Heather: That is great advice, kind of takes the pressure off of them too, that interview style, where they need to perform to you where it kind of sets it up more like a conversation.
Anika: Yeah, exactly. And then he could focus in on the beautiful sunset or the highway ahead of us type of thing.
Heather: And then that way you said what you called, they call you, call them conversations in your app?
Anika: Yeah. So our tool is actually, we actually named it a conversation tool because what it's trying to do is really, um, inspire those conversations, the back and forth, because at the end of the day, I think it's, it's really. Important for our generation to take that ownership of this. Right. And start to ask those questions, you know, it's fine to have a memoir that kind of sits there and, collects dust and sort of like exists.
I'm not, I'm not going to downplay that at all. It's really amazing to have those things, but how special it is for me, you know, I'd asked him a question about what our family name means. And so he told me that. You know, again, I could, again, I could Google this, but I'll get the Wikipedia answer to what our family name means as opposed to, he told me like a hilarious story about how him and his brother has something slightly different from each other on their interpretation of it. And then when I interviewed my aunt a couple of weeks ago, she had another thing to add to it. So just like the stories just compound and compound and get better and better.
And now I have that in my father's voice so that my children can now listen to it when they need to like, listen and understand and want to connect back with their grandfather and I, and that generation as well.
Heather: Well, this has been a great conversation. Would you have anything to add just a little bit of advice or words of wisdom for other people like you, whose parents are immigrants and finding themselves between those, between that place?
Anika: I think my answer to that question would be you might not get everything you want and be okay with that. Because like I said earlier, the immigration story comes with a lot of struggle and it comes with a lot of pain. And even if you're not able to get everything out of your family, in documenting your stories, try to get as much as you can.

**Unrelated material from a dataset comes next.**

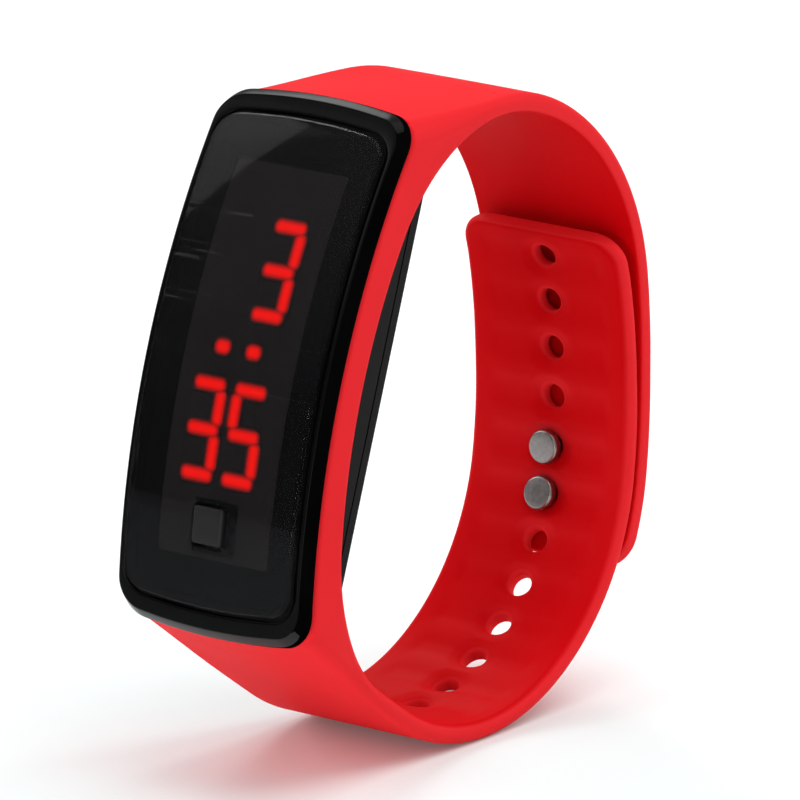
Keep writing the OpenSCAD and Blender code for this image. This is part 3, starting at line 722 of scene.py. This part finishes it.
def make_lit():
    """The lit bars with a soft halo: their glow is kept on the mesh and falls off across the edge."""
    step, halo, under_lens, thick, far = 0.1, 0.42, LENS_T - 0.04, 0.03, 9.0
    us = np.arange(-5.8, 5.4, step)
    vs = np.arange(DISPLAY_V - ROW_PITCH / 2 - DIGIT_H / 2 - 1,
                   DISPLAY_V + ROW_PITCH / 2 + DIGIT_H / 2 + 1, step)
    u, v = np.meshgrid(us, vs, indexing="ij")
    near = np.full(u.shape, far)
    for cu, cv, w, h in lit_bars():
        bar = round_max(np.abs(u - cu) - w / 2, np.abs(v - cv) - h / 2, 0.45 * min(w, h))
        near = np.minimum(near, bar)
    glow = smooth_step(0.5 - near / (2 * halo))
    bm = bmesh.new()
    layer = bm.verts.layers.float.new("glow")
    verts = {}

    def vert(i, j):
        if (i, j) not in verts:
            made = bm.verts.new(dial_point(us[i], vs[j], under_lens))
            made[layer] = glow[i, j]
            verts[i, j] = made
        return verts[i, j]

    lit_up = near < halo
    for i, j in np.argwhere(lit_up[:-1, :-1] | lit_up[1:, 1:] | lit_up[1:, :-1] | lit_up[:-1, 1:]):
        bm.faces.new((vert(i, j), vert(i + 1, j), vert(i + 1, j + 1), vert(i, j + 1)))
    under = bmesh.ops.extrude_face_region(bm, geom=list(bm.faces), use_keep_orig=True)
    shift = on_case(0, 0, -thick) - on_case(0, 0, 0)
    for item in under["geom"]:
        if isinstance(item, bmesh.types.BMVert):
            item.co += shift
    return finish_mesh("lit_bars", bm)


def lathe(bm, s, profile, steps=48):
    """A turned piece square to the band; each profile point is (radius, distance outward)."""
    loops = []
    y, z, h = at(s)
    along, out = heading_vector(h), outward(h)
    for radius, d in profile:
        loop = []
        for a in np.linspace(0, 2 * math.pi, steps, endpoint=False):
            yz = np.array([y, z]) + radius * math.cos(a) * along + d * out
            loop.append(bm.verts.new(row(radius * math.sin(a), yz)))
        loops.append(loop)
    bridge(bm, loops)
    bm.faces.new(loops[0])
    bm.faces.new(loops[-1])


def make_studs():
    r = HEAD_D / 2
    under = INNER_IN - HEAD_GAP
    face_d = under - HEAD_T
    rim, bevel, sunk = 0.28, 0.12, 0.1
    head = [(POST_D / 2, BAND_T - sunk), (POST_D / 2, under), (r - bevel, under), (r, under - bevel)]
    head += [(r, face_d + rim)]
    head += [(r - rim + rim * math.cos(a), face_d + rim - rim * math.sin(a))
             for a in np.linspace(0.3, math.pi / 2, 5)]
    head += [(0.35 * r, face_d - 0.015), (0.02, face_d - 0.02)]
    bm = bmesh.new()
    for s in STUDS:
        lathe(bm, s, head)
    return finish_mesh("studs", bm, sharp=50)


def make_plate():
    middle = (UPPER_STUD + LOWER_STUD) / 2
    length, corner_r, proud, edge_r = HOLE_PITCH + 2 * PLATE_PAST, 1.0, 0.02, 0.2
    outer = square_path(PLATE_W, length, corner_r, middle, steps=10)

    def place(x, s, depth):
        return on_band(s, x, BAND_T - depth)

    profile = [(0.0, PLATE_T)] + edge_round(0.0, -proud, edge_r)
    holes = [square_path(POST_D, POST_D, POST_D / 2 - 0.001, s, steps=8) for s in STUDS]
    return bowed_plate("stud_plate", outer, holes, profile, place=place)


# Materials

def new_material(name):
    mat = bpy.data.materials.new(name)
    mat.use_nodes = True
    nodes, links = mat.node_tree.nodes, mat.node_tree.links
    shader = nodes["Principled BSDF"]
    coords = nodes.new("ShaderNodeTexCoord")
    return mat, nodes, links, shader, coords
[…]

The great thing about platforms like yours and mine and things like fiction and stories and documentaries is they can fill the void of potentially not having all the facts in your life story. so if I, I know I don't have a lot of stories about Partition, unfortunately, I have one small precious story that I have, and that's pretty much it for my mom. But I can watch and I can learn and I can listen and I could listen to podcasts about Partition and I could dig deeper. And from a fictional standpoint, I could help myself resolve some of the unanswered questions.
So I would say to any immigrant families out there, or second generation people like me is get as much as you can out of your stories with, and your interviews and your question asking of your elders. Do it before it's too late, for sure. and then just start to dig a little bit deeper into some of the other resources out there.

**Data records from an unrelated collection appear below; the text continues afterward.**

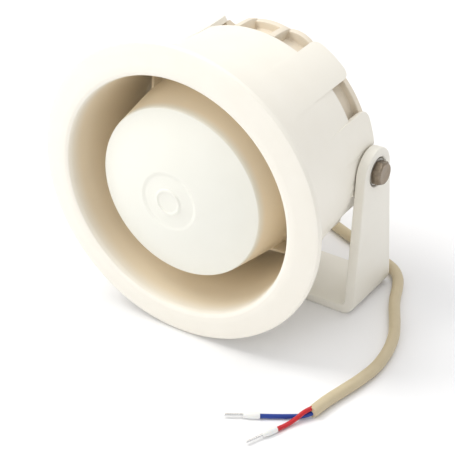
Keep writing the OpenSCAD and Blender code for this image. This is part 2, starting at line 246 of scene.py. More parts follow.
def cut(obj: bpy.types.Object, tools: Iterable[bpy.types.Object], sharp: float) -> None:
    """Cuts closed solids out of an object and deletes them.

    Args:
        obj: The object, also closed.
        tools: The solids.
        sharp: Angle in degrees above which an edge of the result isn't shaded smooth.
    """
    for tool in tools:
        trim = obj.modifiers.new("cut", "BOOLEAN")
        trim.operation = "DIFFERENCE"
        trim.solver = "EXACT"
        trim.object = tool
        apply_modifiers(obj)
        bpy.data.objects.remove(tool)
    obj.data.set_sharp_from_angle(angle=math.radians(sharp))


@dataclass(frozen=True)
class Axis:
    """A straight axis that round pieces are turned about.

    Attributes:
        origin: Where depth 0 lies, in millimetres.
        along: Unit vector of growing depth.
        right: Unit vector of clock angle 0.
    """

    origin: Vector
    along: Vector
    right: Vector

    def point(self, radius: float, clock: float, depth: float) -> Vector:
        """Returns the point at a radius, a clock angle in degrees and a depth."""
        up = self.right.cross(self.along)
        a = math.radians(clock)
        across = self.right * math.cos(a) + up * math.sin(a)
        return self.origin + across * radius + self.along * depth

    def moved(self, radius: float, clock: float, depth: float = 0.0) -> "Axis":
        """Returns a parallel axis through another point."""
        return Axis(self.point(radius, clock, depth), self.along, self.right)

    def turned(
        self, mesh: Mesh, outline: Sequence[Flat], segments: int, closed: bool = True
    ) -> None:
        """Turns an outline of (radius, depth) into a mesh.

        Args:
            mesh: The mesh it is added to.
            outline: Points as (radius, depth). An open outline starts and ends on the axis.
            segments: Segments round the axis.
            closed: Whether the outline's last point joins its first.
        """
        rings = [
            [self.point(max(r, 1e-4), 360 * k / segments, d) for k in range(segments)]
            for r, d in outline
        ]
        if closed:
            mesh.bands(rings, looped=True)
        else:
            mesh.solid(rings)

    def prism(self, mesh: Mesh, layers: Sequence[tuple[float, Sequence[Flat]]]) -> None:
        """Stacks flat outlines into a closed solid.

        Args:
            mesh: The mesh it is added to.
            layers: (depth, outline) in order, where every outline has the same count of
                (right, up) points.
        """
        up = self.right.cross(self.along)
        rings = [
            [self.origin + self.right * x + up * y + self.along * d for x, y in outline]
            for d, outline in layers
        ]
        mesh.solid(rings)

    def wall(self, mesh: Mesh, side: Sequence[Flat], clock: float, thick: float) -> None:
        """Makes a flat wall that runs out from the axis.

        Args:
            mesh: The mesh it is added to.
            side: Its side view, as (radius, depth).
            clock: Clock angle of its middle.
            thick: Its thickness.
        """
        rings = [
            [self.point(r, clock + face * math.degrees(thick / 2 / r), d) for r, d in side]
            for face in BOTH_SIDES
        ]
        mesh.solid(rings)


def tube(
    mesh: Mesh, line: Sequence[Vector], radius: Callable[[float], float], sides: int = 24
) -> None:
    """Sweeps a round tube along a line and closes its ends.

    Args:
        mesh: The mesh it is added to.
        line: Points of the centreline, in millimetres.
        radius: The tube's radius at a share of its length from 0 to 1.
        sides: Segments round the tube.
    """
    side = (line[1] - line[0]).orthogonal().normalized()
    rings: list[Ring] = []
    for i, p in enumerate(line):
        ahead = (line[min(i + 1, len(line) - 1)] - line[max(i - 1, 0)]).normalized()
        side = (side - ahead * side.dot(ahead)).normalized()
        other = ahead.cross(side)
        r = radius(i / (len(line) - 1))
        rings.append(
            [
                p + (side * math.cos(a) + other * math.sin(a)) * r
                for a in (math.tau * k / sides for k in range(sides))
            ]
        )
    mesh.solid(rings)


def pivot_axis(side: int, reach: float) -> Axis:
    """Returns the pivots' axis, outwards from a distance to one side of the middle."""
    return Axis(Vector((side * reach, 0, PIVOT_HEIGHT)), Vector((side, 0, 0)), Vector((0, 1, 0)))


# ---------------------------------------------------------------- finishes


def linear(colour: str) -> tuple[float, float, float, float]:
    """Returns an sRGB hex colour as linear red, green, blue and alpha."""
    levels = [int(colour[i : i + 2], 16) / 255 for i in (1, 3, 5)]
    values = [v / 12.92 if v <= 0.04045 else ((v + 0.055) / 1.055) ** 2.4 for v in levels]
    return (*values, 1.0)


def add_node(
    tree: bpy.types.NodeTree, kind: str, settings: dict | None = None, links: dict | None = None
) -> bpy.types.Node:
    """Adds a node with its settings and links.

    Args:
        tree: The node tree it is added to.
        kind: Blender's name for the node's type.
        settings: Attributes of the node by name, or values of its inputs by name or index.
        links: Output sockets by the name or index of the input each one feeds.

    Returns:
        The node.
    """
    node = tree.nodes.new(kind)
    for key, value in (settings or {}).items():
        if isinstance(key, str) and hasattr(node, key):
            setattr(node, key, value)
        else:
            node.inputs[key].default_value = value
    for key, socket in (links or {}).items():
        tree.links.new(socket, node.inputs[key])
    return node


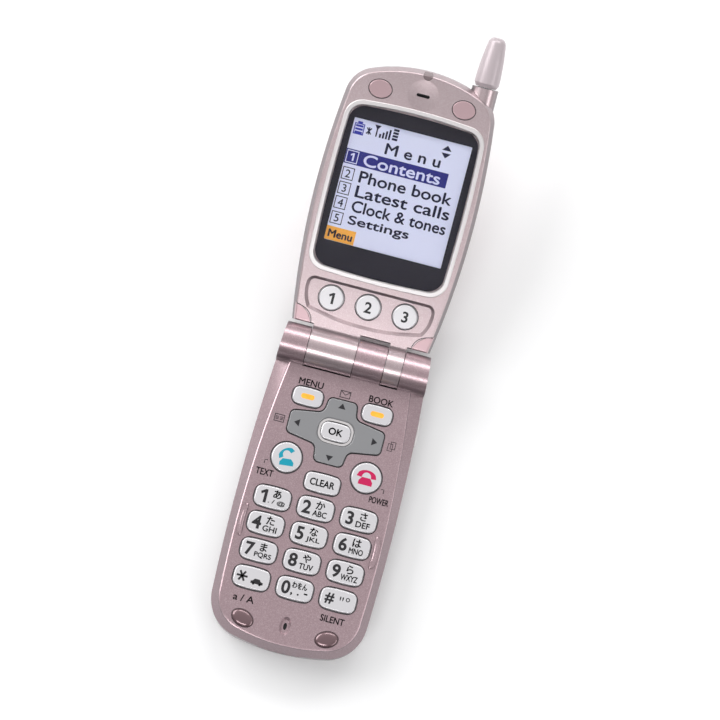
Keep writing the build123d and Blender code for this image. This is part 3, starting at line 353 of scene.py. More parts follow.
# %% [markdown]
# ## Clear window
# The window is a clear moulding over the display. Its glass keeps a plain transmission, so that it
# exports as glass, and it carries very slight cloudy changes of tint and roughness.

# %% Window material
window_clear = bpy.data.materials.new("window clear")
window_clear.use_nodes = True
tree = window_clear.node_tree
shader = tree.nodes["Principled BSDF"]
WINDOW_IOR = 1.12     # low, because the display lies against the back of the window
shader.inputs["Transmission Weight"].default_value = 1.0
shader.inputs["IOR"].default_value = WINDOW_IOR
clouds = group_node(tree, cloud, Color=srgb(250, 250, 252), Dark_Color=srgb(244, 244, 248), Scale=30.0,
                    Amount=0.4, Roughness=0.02, Roughness_Spread=0.02)
tree.links.new(clouds.outputs["Color"], shader.inputs["Base Color"])
tree.links.new(clouds.outputs["Roughness"], shader.inputs["Roughness"])
print("window index of refraction:", WINDOW_IOR)

# %% [markdown]
# ## Finishes for the CAD nodes
# Each node of the frame takes one finish. The list is grouped as the phone would be on the bench:
# painted shells, trim, keys, then the parts inside.

# %% Assign finishes
NUMBERS = ["1", "2", "3", "4", "5", "6", "7", "8", "9", "star", "0", "hash"]
FINISHES = {
    base_paint: ["base_front_case", "base_rear_case", "battery_cover", "jack_cover", "connector_cover"],
    lid_paint: ["lid_front_case", "lid_rear_case"],
    trim_silver: ["display_bezel", "side_key"],
    key_silver: ["soft_key_left", "soft_key_right", "call_key", "end_key", "clear_key", "select_key"]
    + [f"key_{number}" for number in NUMBERS] + [f"one_touch_key_{number}" for number in (1, 2, 3)],
    navigation_grey: ["navigation_key"],
    pale_pink: ["lid_screw_caps", "lid_corner_pads"],
    bumper_rose: ["base_bumpers"],
    lens_smoke: ["indicator_lens"],
    antenna_pale: ["antenna_cap"],
    bright_plate: ["antenna_whip", "strap_bar"],
    steel: ["hinge_shaft", "hinge_click_unit", "hinge_bush", "base_screws", "lid_screws", "vibration_motor",
            "antenna_holder"],
    weight_metal: ["vibration_weight"],
    black_plastic: ["ringer_speaker", "earpiece_speaker", "microphone", "system_connector", "earphone_jack",
                    "navigation_rocker_ring", "display_panel"],
    board_green: ["main_board", "keypad_board", "lid_board"],
    mat_grey: ["key_mat"],
    battery_can: ["battery_pack"],
    flex_amber: ["hinge_flex_cable"],
    window_clear: ["display_window"],
}
dressed = set()
for material, names in FINISHES.items():
    for name in names:
        slots = nodes[name].data.materials
        for index in range(len(slots)):
            slots[index] = material
        if not slots:
            slots.append(material)
        dressed.add(name)
print("undressed nodes:", sorted(set(nodes) - dressed))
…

Like I said, your, a podcast, my platform, and any other, other kind of fictional stories that I think just fill you up. There's relate-ability in that story. And the immigrants experience and the second generation immigrant experience that transcends culture and it transcends cultural groups that I think we can all sort of really learn from each other.
Heather: Great. Thank you so much, Anika, for being here and sharing your experiences and thoughts on these things.
Anika: I could talk about this all day. Thank you so much for having me.